After using the pedometer for about a week, I had a day where the slow, walk through the mountains seemed like a labor that I was not willing to do. Auggie, not being tired of the hike, stood at the end of my sofa looking at me with eager anticipation. Dogs, I had learned by this point, are creatures of habit, and while they might not be able to learn how to sit, shake or not chew your shoe, they somehow kept an impeccable sense of time and schedule.
I noticed a cheap pair of basketball high tops sitting in the corner of my room. They were white with a silver silhouette of Shaquille O’Neal on the tongue. Across the tongue, and across the Shaq silhouette was a Velcro strap. I had bought these when I lived in San Francisco for the purpose of pick-up games at the Pan Handle. They were twenty dollars at Payless. They were still perfectly white.
I figured that the main purpose for basketball shoes was to run in them, so I strapped them on, tucked the iPod pedometer in the side of the shoe, put on some old green nylon basketball shorts, and a cotton t-shirt.
I walked into the living room, and my roommate asked “where are you going?”
“I am going running.” I replied.
“You?” He asked.
“Yes, me.

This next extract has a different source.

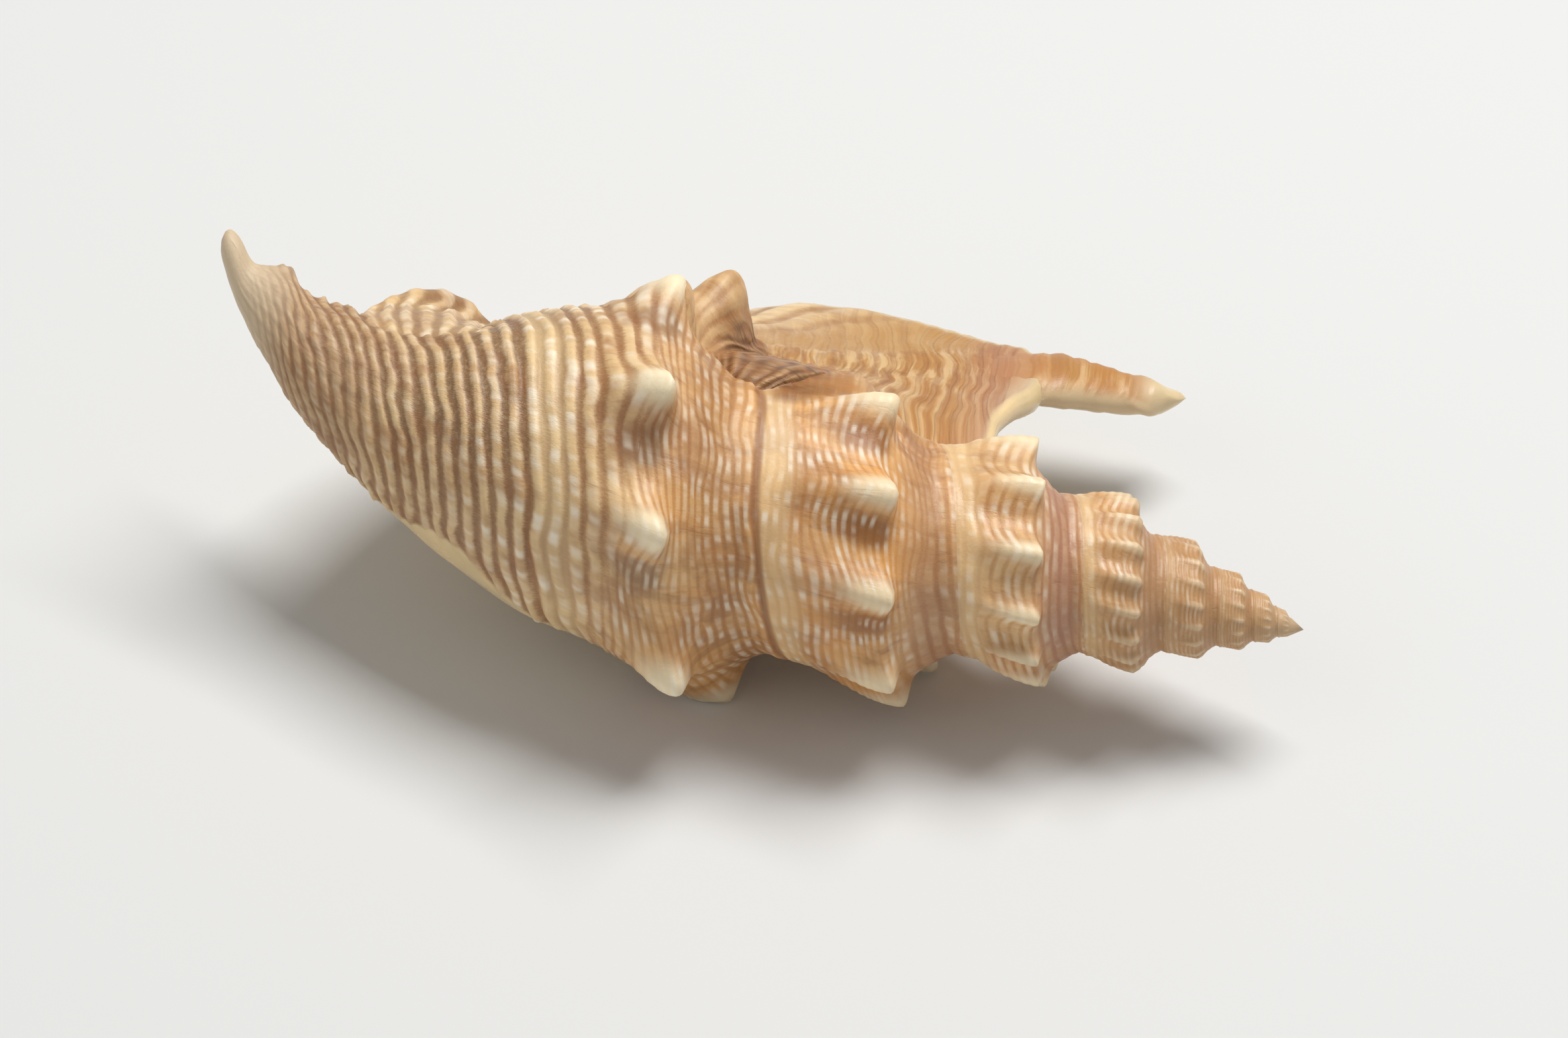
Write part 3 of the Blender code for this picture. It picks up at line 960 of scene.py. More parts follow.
    def relief(self, at: WallPoints) -> Array:
        """Height of the ribs, the sutures, the glaze and the broken flange by the canal's tip.

        Args:
            at: the points of the wall.

        Returns:
            Millimetres over the plain wall, the same on two edges of the strip that meet.
        """
        rib, distance = at.rib(), at.distance
        end = np.where(at.in_body, 1.0, 1.0 - blend(at.place, *self.strip_fall))
        end = end * blend(at.place, *self.strip_rise)
        bare = (1.0 - at.glaze) * (1.0 - self.knob_smoothing * blend(at.knob, *self.worn_knob)) * end
        bare = bare * (1.0 - self.mantle_smoothing * at.mantle)
        bare = bare * (1.0 - blend(distance, *self.rib_end))
        ribbed = self.ribs.relief(rib, at.grown, at.turns, distance) - self.rib_bed
        relief = ribbed * bare * blend(distance, *self.rib_start)
        swelling = self.ribs.growth_swelling(rib, at.grown) * bare
        relief = relief + swelling * blend(distance, *self.swelling_start)
        relief = relief - follow(distance, self.ribs.suture_depth) * at.groove
        relief = relief + self.glaze_height * at.glaze * end
        jagged = 1.0 + self.flange_jags.at(distance, distance)
        flange = bell(np.mod(at.angle, FULL_TURN), *self.flange_angle)
        return relief + follow(distance, self.flange_height) * jagged * flange

    def layers(self, at: WallPoints) -> dict[Layer, Array]:
        """Says where the wall is worn, tinted and marked.

        Args:
            at: the points of the wall.

        Returns:
            The four channels of each layer.
        """
        distance, open_air = at.distance, 1.0 - at.mantle
        on_spire = np.where(at.in_body, 0.0, 1.0)
        on_ramp = bell(at.place, *self.dash_ramp) * (self.dash_ramp_loss * on_spire)
        dash = follow(distance, self.dash_strength) * (1.0 - at.glaze) * open_air * (1.0 - on_ramp)
        # Painted shade: the knob outline moved along the growth, less the knob itself, darkens the wall
        # beside each knob.
        below = self.coil.knob_shape(at.growth + follow(distance, self.knob_shade_shift), at.place, distance)
        knob_shade = np.clip(below - self.knob_shade_tip_cut * at.knob, 0.0, 1.0) * blend(distance, *self.knob_shade_start)
        ramp = bell(at.place, *self.mauve_ramp) * on_spire * bell(distance, *self.mauve_spire)
        mauve = np.clip(ramp + self.mauve_canal_share * blend(distance, *self.mauve_canal), 0.0, 1.0)
        upper = self.grime_below + (1.0 - self.grime_below) * blend(at.wrapped, *self.grime_upper)
        spire = 1.0 - blend(distance, *self.spire_end)
        quiet = 1.0 - blend(distance, *self.quiet_end)
        # The hollow under the lip's foot is painted dark brown: partly its own colour, partly painted shade.
        valley = at.mantle * blend(distance, *self.valley_start)
        return {
            Layer.WEAR: channels(at.knob, at.glaze, follow(distance, self.grime_and_shade) * upper, at.mantle),
            Layer.TINT: channels(follow(distance, self.warm), mauve, follow(distance, self.pale), spire),
            Layer.MARKS: channels(dash, at.groove, valley, 0.0),
            Layer.KIND: channels(follow(distance, self.ribs.doubling), knob_shade * open_air, at.in_body, quiet),
        }

    def surface(self) -> Surface:
        """Computes the ribbed wall.

        Returns:
            The strip, whose edges lie on one another turn on turn.
        """
        coil = self.coil
        first = self.first_turn - 1.0
        columns = round((coil.tip_turn - first) * self.columns_per_turn)
        turn, row = np.meshgrid(
            first + np.arange(columns + 1) / self.columns_per_turn,
            np.arange(self.rows_per_turn + 1) / self.rows_per_turn,
            indexing="ij",
        )
        at = self.located(turn, np.clip(turn + row, self.first_turn, coil.tip_turn))
        radius = np.maximum(at.radius + self.relief(at), 0.0) * coil.sink(at.angle, at.distance)
        radius = np.where(at.closed, 0.0, radius)
        later = np.maximum(np.rint(turn - at.wrapped / FULL_TURN) - coil.last_suture, 0.0)
        return Surface(
            points=self.lie.laid_down(coil.place_points(at.distance, radius, at.angle)),
            ribs=channels(self.ribs.path(RIBS_PER_TURN * (row + later), at.grown), at.grown),
            bands=channels(at.distance * BANDS_PER_MM, at.grown * GROWN_SCALE),
            layers=self.layers(at),
        )

    def build(self) -> bpy.types.Object:
        """Makes the closed wall.

        Returns:
            The wall, with fewer faces near its apex.
        """
        wall = shaped_grid("coiled_wall", self.surface())
        close_up(wall)
        tip = self.lie.laid_down(np.zeros(3))[0]
        thin_out(wall, coordinates(wall.data)[:, 0] > tip - self.apex_reach * MM, self.apex_keep)
        return wall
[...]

I’m going running.” Auggie, on the end of his leash, dropped down, resting his head on his paw.
“Have you run before?”
“In high school, we had to run the track. Yeah. I’ve run before.” I said defensively, kicking my foot backwards toward my ass and trying to catch it in attempt to stretch my thigh muscle. I missed my foot and stumbled over Auggie, who jumped to his feet. I caught my balance, leaned one hand against the wall, and bent over to pick up my foot.

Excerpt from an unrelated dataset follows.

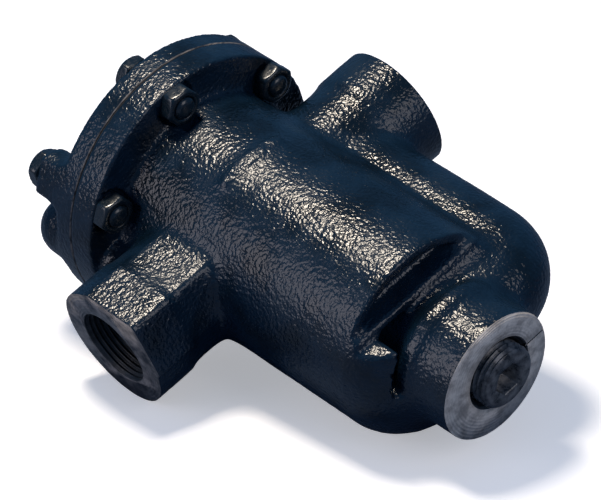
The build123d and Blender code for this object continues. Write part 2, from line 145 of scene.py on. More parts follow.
def blackEnamel():  # blue-black dipped enamel over sand-cast iron: wet gloss broken into sparkles by the grain under it
    enamel = {"deep": "#06131e", "blue": "#0b2032", "dusty": "#142636", "grainSize": 1.25, "fineSize": 0.8,
              "grainHeight": 0.36, "fineHeight": 0.06, "patchSize": 18.0, "gloss": (0.17, 0.30)}
    material, tree, shader, coords, _ = newMaterial("blackEnamelOnSandCastIron")
    patch = noise(tree, coords, enamel["patchSize"], 4.0)
    grain = noise(tree, coords, enamel["grainSize"], 1.0, 0.5)
    fine = noise(tree, coords, enamel["fineSize"], 0.0)
    colour = ramp(tree, patch, [(0.36, enamel["deep"]), (0.54, enamel["blue"]), (0.72, enamel["dusty"])])
    tree.links.new(colour, shader.inputs["Base Color"])
    tree.links.new(spread(tree, patch, *enamel["gloss"]), shader.inputs["Roughness"])
    coarse = addNode(tree, "ShaderNodeBump", {
        "Strength": 1.0, "Distance": enamel["grainHeight"] * mm, "Height": grain})
    small = addNode(tree, "ShaderNodeBump", {
        "Strength": 1.0, "Distance": enamel["fineHeight"] * mm, "Height": fine, "Normal": coarse.outputs["Normal"]})
    tree.links.new(small.outputs["Normal"], shader.inputs["Normal"])
    shader.inputs["IOR"].default_value = 1.5
    return material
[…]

“Good luck,” my roommate said with a smile.
“All of this hiking has gotten me in really good shape. I’m going to run like the wind.”
“Run like the wind then.”
“I will.”
“Well, don’t trip on those baggy shorts,” he laughed.
“Screw you.” I said and we jogged out of the house through the screen door. Auggie lagged behind wagging his tail at my roommate, and getting stuck on the other side of the screen door. Not noticing, I pulled on his leash and he whined as his head hit the wrong side of the door.

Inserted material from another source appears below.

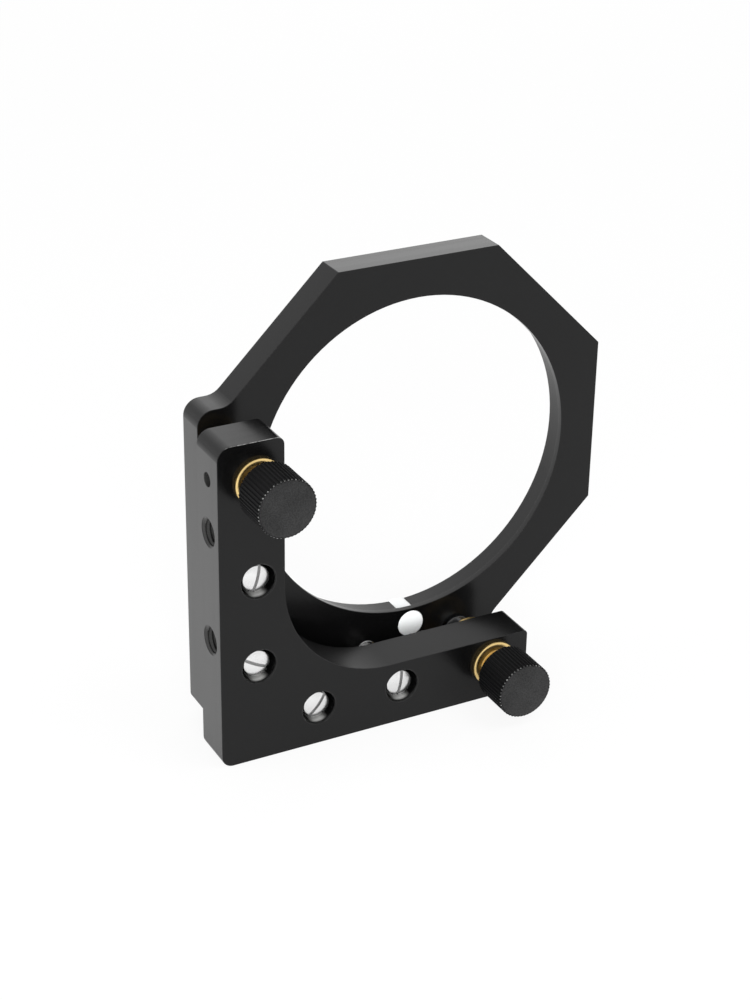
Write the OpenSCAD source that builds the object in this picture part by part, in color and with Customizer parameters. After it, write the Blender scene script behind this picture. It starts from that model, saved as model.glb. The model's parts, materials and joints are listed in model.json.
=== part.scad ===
// Kinematic mirror mount for a round optic.
// An octagonal front plate holds the optic. It stands off an L-shaped back plate on a pivot ball in the
// heel of the L and on two fine adjusters at the ends of its arms. Four screws with disc springs pull
// the two plates together.
//
// Frame: +Y is the optical axis, towards the front. +Z is up. The origin is the centre of the optic's
// seat, on the face of the lip that the optic rests against. Points on a plate are [x, z] pairs.

/* [Optic] */
// Diameter of the round optic
optic_d = 76.2; // [60:0.1:90]
// Radial gap between the optic and the wall of its pocket
optic_gap = 0.25; // [0.2:0.05:0.5]
// How far the rear lip reaches in past the pocket wall
lip_w = 1.3; // [0.8:0.1:2.5]
// Thickness of the rear lip
lip_t = 1.4; // [0.8:0.1:3]
// Edge break at the mouth of the pocket
pocket_chamfer = 0.3; // [0.1:0.1:0.6]

/* [Optic rods and set screw] */
// Diameter of the two nylon rods that the optic rests on
rod_d = 6.3; // [5:0.1:8]
// Depth turned off the inner side of each rod
rod_flat = 0.4; // [0.2:0.05:0.8]
// Radial gap between the optic and its rods
rod_gap = 0.05; // [0.02:0.01:0.15]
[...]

My roommate opened the door for Auggie, who came barreling out of the door toward me. “You’re going to need this,” my roommate said and went back inside. I flipped him off.
I walked outside and began stretching. Just like I had learned from my high school PE class. One hand on my hip, the other, like a ballerina, arching over my head. I pointed my fingers toward the neighbor’s yard and jerked my body awkwardly for about twenty seconds. I then touched my toes once, did a few fast heel kicks to my butt and decided that I was all stretched out. I was not all stretched out.
I took off jogging down the street. My feet slapping the concrete made a sound like a child running with swimming fins on at the local pool. My arms pumped wildly and I exhaled from my mouth in quick hard bursts, inhaling short intakes.
By the end of block, I felt as if I was slowly swallowing my tongue. My lungs tightened, my legs wobbled underneath me, and the arches of my feet ached. I checked my iPod. The lady’s voice chimed condescendingly by saying “You have run .18 miles. Current pace: 10 minutes and 48 seconds per mile.” In spite of my roommate’s condescending words whipping in my brain, I continued up the street, swallowing and panting.
Auggie pulled me, running hard. The only difference between my facial expression and Auggie’s by the time we hit the end of the block was his tongue was hanging from his mouth. Mine was in my mouth, barely. At the end of the block, I checked the iPod. “You have run .3 miles. Current pace: 10 minutes and 34 seconds per mile.”
I ran 0.6 miles that day. I felt every step as if each step had somehow come back and kicked me in my exposed lungs. I hated it. I felt miserable. But I wanted to run a mile. So I went again the next day.